Schramm solved the problem by sending Thomas and two other veterans to the Patriots in exchange for their first-round pick in the ’72 draft and halfback Carl Garrett, a native of Denton. Thomas was so defiant in Boston that coach John Mazur couldn’t work with him, and the Patriots wanted the traded voided. NFL Commissioner Pete Rozelle (a good friend of Schramm’s) nullified parts of the trade. Garrett and the first-round pick would go back to New England, who would keep the two veterans Dallas sent in the package. Thomas would return to the Cowboys, and Dallas would take New England’s second- and third-round draft choices in exchange for the veterans.
Thomas refused to speak all season except badmouthed Landry and Schramm, but ultimately led Dallas to a Super Bowl VI win with 175 rushes for 793 yards and 11 touchdowns.
• Jerry and Stephen fistbump over Nhamdi Asomuga
The 2011 preseason was a strange one around the league thanks to the lockout. Dallas was one of many teams conducting free agency during training camp. On Friday, July 29th, owner Jerry Jones and executive vice president Stephen Jones traded a cell phone while pacing the sidelines. The father-son front office duo even interrupted defensive coordinator Rob Ryan’s drills to get him over and talk to Asomugha. When the call was over, Jerry and Stephen subtly celebrated with a fistbump, thinking they had landed the best cornerback in free agency.

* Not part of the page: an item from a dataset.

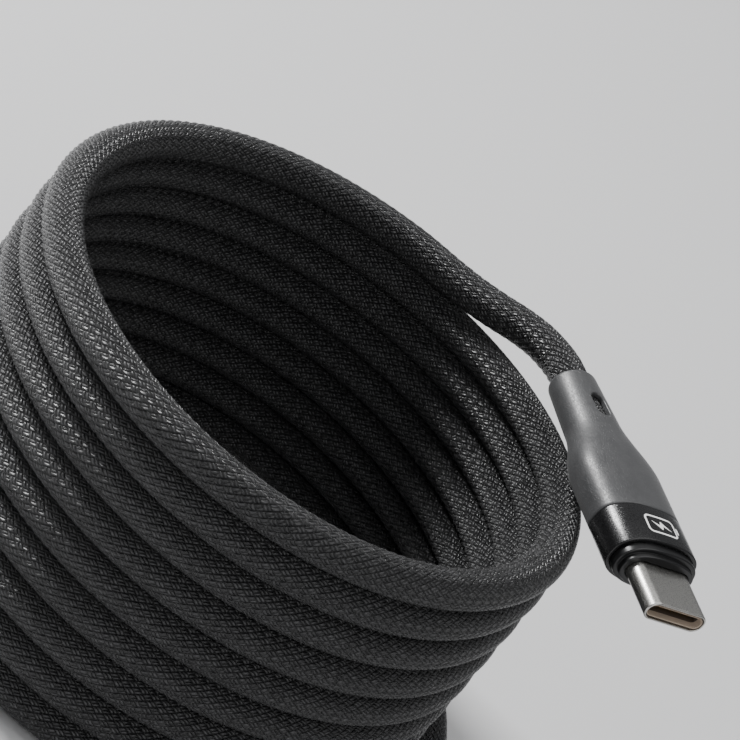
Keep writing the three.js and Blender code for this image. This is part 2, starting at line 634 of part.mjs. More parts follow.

Ultimately, Asomugha chose the Eagles over the Cowboys, and the national media showcased it as another inauspicious sign of Jones’ front office failures. Meanwhile, in Realville, Asomugha only played two seasons with the Eagles, who failed to post a winning record during his tenure. In his four games against the Cowboys, Asomugha recorded 18 tackles but no interceptions and little impact. In retrospect, maybe Jerry and Stephen benefited from fate ... or from somebody's summer shenanigans.